An extinct species of sloth dating back 11 million years has been discovered in Venezuela.
The species, Eionaletherium tanycnemius, would have weighed the same as a small car, tipping the scales at over one tonne.
Publishing their findings in the Royal Society Open Science, scientists at the Instituto Venezolano de Investigaciones Cientificas said the fossil was discovered in Buchivacoa Municipality, about an hour west to Santa Ana de Coro.
It comes from the Late Miocene Urumaco Formation and had several unusual features suggesting it was a new species.

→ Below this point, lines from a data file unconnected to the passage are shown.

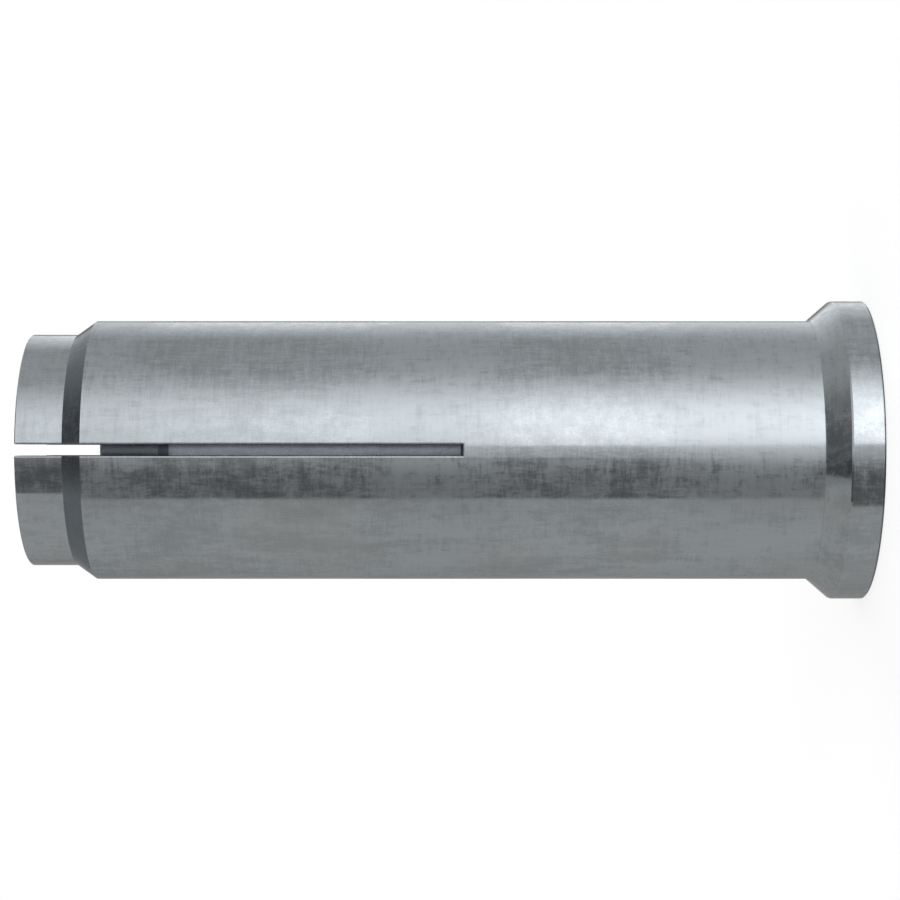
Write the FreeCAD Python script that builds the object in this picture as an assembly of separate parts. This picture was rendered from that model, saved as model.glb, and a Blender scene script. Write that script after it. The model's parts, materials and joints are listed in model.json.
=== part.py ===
import FreeCAD, Part
import math
import os

# Drop-in anchor for an M12 bolt, in millimetres: a turned steel sleeve and the plug inside it.
# Heights run from the mouth face, z = 0, where the bolt goes in, to the slotted tip.

# Sleeve, outside
anchor_length = 50.0
body_dia = 15.6
collar_dia = 17.98
collar_height = 1.9
collar_flare_height = 1.37
tip_dia = 13.95
tip_height = 2.75
tip_chamfer_height = 1.16
sleeve_edge_break = 0.06

# Sleeve, expansion slots sawn in from the tip
slot_count = 4
slot_width = 0.65
slot_length = 25.92
slot_edge_round = 0.1

# Sleeve, bore: threaded half, plug half and the taper that the plug is driven into
thread_major_dia = 12.0
thread_depth = 22.0
thread_runout_angle = 30.0
mouth_chamfer = 0.6
plug_clearance = 0.05
tip_bore_dia = 7.0
tip_taper_height = 6.5
tip_bore_chamfer = 0.3

# Expander plug
plug_dia = 10.1
plug_length = 22.0
plug_nose_dia = 6.4
plug_nose_length = 4.4
plug_nose_setback = 4.4
plug_shoulder_break = 0.12
plug_nose_chamfer = 0.15
plug_tail_chamfer = 0.6

# Shared by the sleeve's bore and what runs in it
plug_bore_radius = plug_dia / 2 + plug_clearance

AXIS_START = FreeCAD.Vector(0, 0, 0)
AXIS = FreeCAD.Vector(0, 0, 1)
TOUCHING = 1e-5


def turned(section):
    """Solid of revolution about the Z axis from (radius, height) corners."""
    corners = [FreeCAD.Vector(radius, 0, height) for radius, height in section]
    outline = Part.makePolygon(corners + corners[:1])
    return Part.Face(outline).revolve(AXIS_START, AXIS, 360)


def with_broken_corners(section, breaks):
    """The section with some corners, picked by their place in the list, cut off this far along both sides."""
    corners = []
    for place, (radius, height) in enumerate(section):
        if place not in breaks:
            corners.append((radius, height))
            continue
        for neighbour in (section[place - 1], section[(place + 1) % len(section)]):
            side = math.hypot(neighbour[0] - radius, neighbour[1] - height)
            share = breaks[place] / side
            corners.append((radius + (neighbour[0] - radius) * share, height + (neighbour[1] - height) * share))
    return corners


def sleeve_blank():
    """The sleeve as it leaves the lathe, before the slots are sawn."""
    thread_radius = thread_major_dia / 2
    runout_height = (thread_radius - plug_bore_radius) / math.tan(math.radians(thread_runout_angle))
    body_start = collar_height + collar_flare_height
    tip_start = anchor_length - tip_height
    outside = [
        (collar_dia / 2, 0),
        (collar_dia / 2, collar_height),
        (body_dia / 2, body_start),
        (body_dia / 2, tip_start - tip_chamfer_height),
        (tip_dia / 2, tip_start),
        (tip_dia / 2, anchor_length),
    ]
    inside = [
        (tip_bore_dia / 2 + tip_bore_chamfer, anchor_length),
        (tip_bore_dia / 2, anchor_length - tip_bore_chamfer),
        (plug_bore_radius, anchor_length - tip_taper_height),
        (plug_bore_radius, thread_depth + runout_height),
        (thread_radius, thread_depth),
        (thread_radius, mouth_chamfer),
        (thread_radius + mouth_chamfer, 0),
    ]
    mouth_edge, collar_edge, tip_edge = 0, 1, 5
    breaks = dict.fromkeys((mouth_edge, collar_edge, tip_edge), sleeve_edge_break)
    blank = turned(with_broken_corners(outside + inside, breaks))
    # The seam of the turned faces is brought midway between two slots.
    blank.rotate(AXIS_START, AXIS, 180 / slot_count)
    return blank


def slot_cutters():
    """One saw cut per slot, from the axis outwards, with square roots."""
    cutters = []
    for index in range(slot_count):
        cutter = Part.makeBox(collar_dia, slot_width, slot_length * 2)
        cutter.translate(FreeCAD.Vector(0, -slot_width / 2, anchor_length - slot_length))
        cutter.rotate(AXIS_START, AXIS, index * 360 / slot_count)
        cutters.append(cutter)
    return cutters


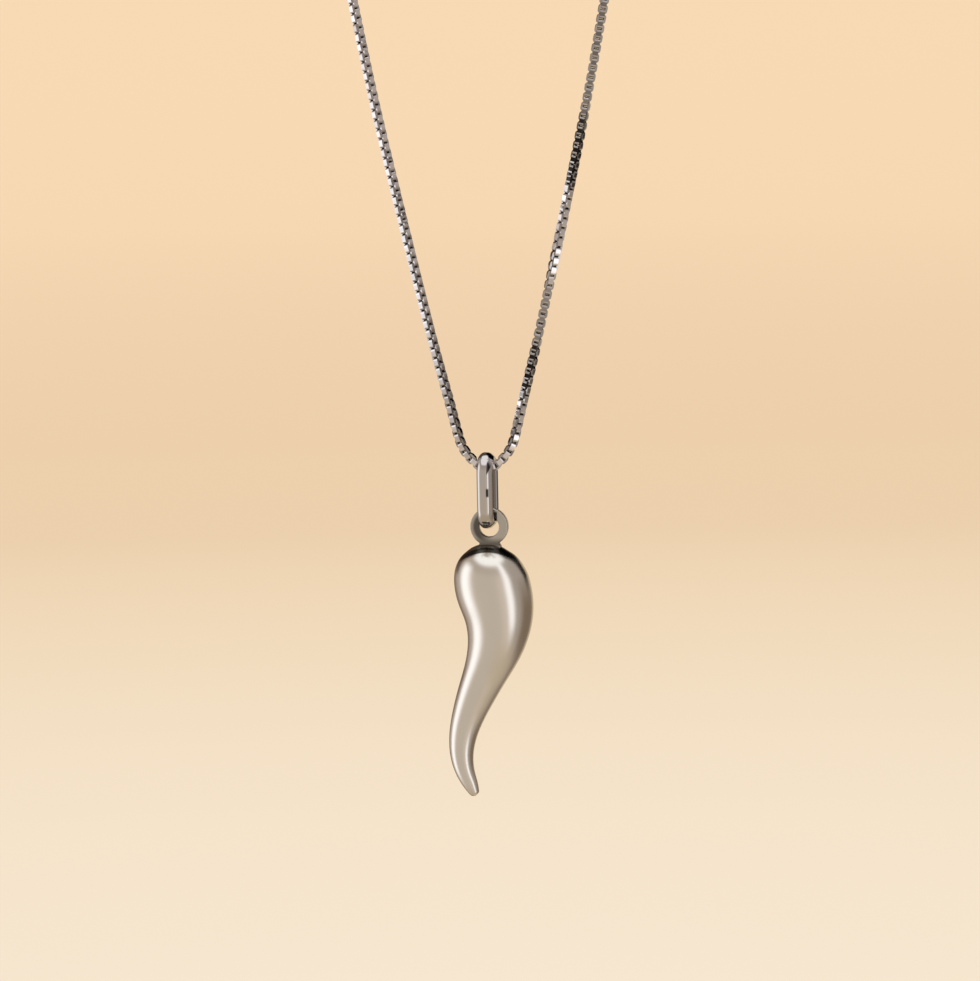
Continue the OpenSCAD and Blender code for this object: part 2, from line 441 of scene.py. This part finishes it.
def between(rows, i, t):
    """A row between rows[i] and the next one, on a smooth curve through them all."""
    b, c = Vector(rows[i]), Vector(rows[i + 1])
    a = Vector(rows[i - 1]) if i > 0 else 2 * b - c
    d = Vector(rows[i + 2]) if i + 2 < len(rows) else 2 * c - b
    return (
        2 * b + (c - a) * t + (2 * a - 5 * b + 4 * c - d) * t * t
        + (3 * b - a - 3 * c + d) * t * t * t
    ) / 2


def box_link(name, long, thick):
    """A link about the origin, its length along Y and its opening along Z."""
    bpy.ops.mesh.primitive_plane_add(size=1)
    edit_new()
    bpy.ops.transform.resize(value=(LINK_WIDE, long, 1))
    bpy.ops.mesh.bevel(offset=LINK_CORNER, segments=LINK_CORNER_STEPS, affect="VERTICES")
    bpy.ops.mesh.select_all(action="SELECT")
    bpy.ops.mesh.delete(type="ONLY_FACE")
    bpy.ops.mesh.select_all(action="SELECT")
    bpy.ops.transform.translate(value=(0, 0, -STRIP_BROAD / 2))
    bpy.ops.mesh.extrude_edges_move(TRANSFORM_OT_translate={"value": (0, 0, STRIP_BROAD)})
    face_out()
    link = leave_edit(name)
    outer_points = len(link.data.vertices)
    strip = link.modifiers.new("strip", "SOLIDIFY")
    strip.thickness = thick
    strip.offset = -1
    strip.use_even_offset = True
    bpy.ops.object.modifier_apply(modifier="strip")
    flat_faces(link, CREASE)
    for mark in ("inside", "dull", "polish"):
        link.data.attributes.new(mark, "FLOAT", "CORNER")
    inside, dull = (link.data.attributes[mark].data for mark in ("inside", "dull"))
    # Each face gets its painted shade and its share of its stretch's painted dark reflection
    for face in link.data.polygons:
        outer = [link.data.vertices[v].co for v in face.vertices if v < outer_points]
        if len(outer) < len(face.vertices):
            painted_shade, dark_share = (RIM_PAINTED_SHADE, RIM_PAINTED_DARK) if outer else (1, 1)
        elif abs(face.normal.x) > PLATE_FACING:
            painted_shade, dark_share = 0, 1
        else:
            painted_shade = max(0, min(1, BEND_PAINTED_SHADE - BEND_CLEARS * abs(face.normal.x)))
            dark_share = BEND_PAINTED_DARK
        for loop in face.loop_indices:
            inside[loop].value = painted_shade
            dull[loop].value = dark_share
    return link


def flat_faces(piece, crease):
    """Shades a piece smooth over edges below an angle, with its large faces kept flat."""
    bpy.ops.object.shade_smooth_by_angle(angle=crease)
    finish = piece.modifiers.new("flat_faces", "WEIGHTED_NORMAL")
    finish.keep_sharp = True
    bpy.ops.object.modifier_apply(modifier="flat_faces")


def strand_at(spot):
    """The chain's twist and how dark its links of either lie are painted, at a place on its route."""
    rows = RIGHT_STRAND if spot.x > 0 else LEFT_STRAND
    if spot.y > rows[0][0]:
        return rows[0][1:]
    for above, below in zip(rows, rows[1:]):
        if spot.y > below[0]:
            break
    share = min(1, (above[0] - spot.y) / (above[0] - below[0]))
    return [high + (low - high) * share for high, low in zip(above[1:], below[1:])]


def lay_link(pattern, spot, way, lie):
    """A copy of a link at a place on the route, across the chain's twist or along it."""
    twist, *dull = strand_at(spot)
    turned = radians(twist) + (0 if lie else pi / 2)
    along = Vector((way.x, 0, way.y))
    wide = Vector((0, -1, 0)) * cos(turned) + Vector((-way.y, 0, way.x)) * sin(turned)
    link = pattern.copy()
    link.data = pattern.data.copy()
    scene.collection.objects.link(link)
    play = [Matrix.Rotation(chance.uniform(-LINK_PLAY, LINK_PLAY), 4, axis) for axis in "XYZ"]
    link.matrix_world = (
        Matrix.Translation(Vector((spot.x, 0, spot.y)) * MM)
        @ Matrix((wide, along, wide.cross(along))).transposed().to_4x4()
        @ play[0] @ play[1] @ play[2]
    )
    polish = chance.random()
    marks = link.data.attributes
    # Each face's share of painted dark reflection is scaled by that of its stretch
    for darkness, shine in zip(marks["dull"].data, marks["polish"].data):
        darkness.value *= dull[lie]
        shine.value = polish
    return link


def join_to(main, others):
    """Joins other pieces to a main one."""
    bpy.ops.object.select_all(action="DESELECT")
    for part in (main, *others):
        part.select_set(True)
    bpy.context.view_layer.objects.active = main
    bpy.ops.object.join()


chance = Random(7)
route = [(-x, z) for x, z in reversed(CHAIN_HALF[1:])] + CHAIN_HALF
route = [
    between(route, i, step / ROUTE_STEPS)
    for i in range(len(route) - 1)
    for step in range(ROUTE_STEPS)
] + [Vector(route[-1])]
steps = [(there - here).length for here, there in zip(route, route[1:])]
first_at = FIRST_LINK_IN / MM
span = sum(steps) - 2 * first_at
link_count = round(span / (LINK_PITCH / MM) / 2) * 2 + 1
pitch = span / (link_count - 1)

pattern = box_link("box_link", LINK_LONG, STRIP_THICK)
links = []
walked = 0
for here, there, step in zip(route, route[1:], steps):
    reach = walked + step + STEP_SLACK
    while len(links) < link_count and first_at + len(links) * pitch <= reach:
        spot = here.lerp(there, (first_at + len(links) * pitch - walked) / step)
        links.append(lay_link(pattern, spot, (there - here).normalized(), len(links) % 2))
    walked += step
bpy.data.objects.remove(pattern)
pattern = box_link("end_link", END_LINK_LONG, END_LINK_THICK)
for end, inner in ((route[0], route[1]), (route[-1], route[-2])):
    out = (end - inner).normalized()
    links.append(lay_link(pattern, end + out * END_LINK_OUT / MM, out, 1))
bpy.data.objects.remove(pattern)
join_to(links[0], links[1:])
bpy.ops.object.transform_apply(location=True, rotation=True, scale=True)
chain = bpy.context.object
chain.name = "box_chain"
chain.data.name = "box_chain"
chain.data.materials.append(chain_silver())
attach(chain, "chain")
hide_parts("chain")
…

Ascanio Rincon, who found the fossil last year, told IBTimes UK the creature would have lived on the ground with others between nine and 11 million years ago.
They believe it weighed about 1,100kg, making it far bigger than sloth species living today, but about average for others from the same time and period.
However, scientists were surprised to find a number of unusual characteristics about Eionaletherium. It had a very long tibia similar to that found among the semi-aquatic genus of creatures Thalassocnus, but did not swim.
"The most amazing feature of this sloth is the tibia elongation, because just the genus Thalassocnus in Peru has the same condition. This Thalassocnus is a semiaquatic sloth, but the Eionaletherium, the new Venezuelan sloth doesn't have the pachyostosis typical of semiaquatic mammals," he said.
Pachyostosis is a condition where bones get thicker resulting in little to no marrow.
"Eionaletheriun is completely terrestrial, and probably lived close to the beach, for that reason [it has] the name 'the beast who walk on the beach with long legs,'" Rincon said.
The researchers say the species is a member of the Mylodotoidea sloth family – a group that lived on the ground between 23 million and 11,000 years ago.
Their find brings the number of sloths present in the Urmaco to ten and suggests there are several sloth lineages present different to better studied parts of southern South America.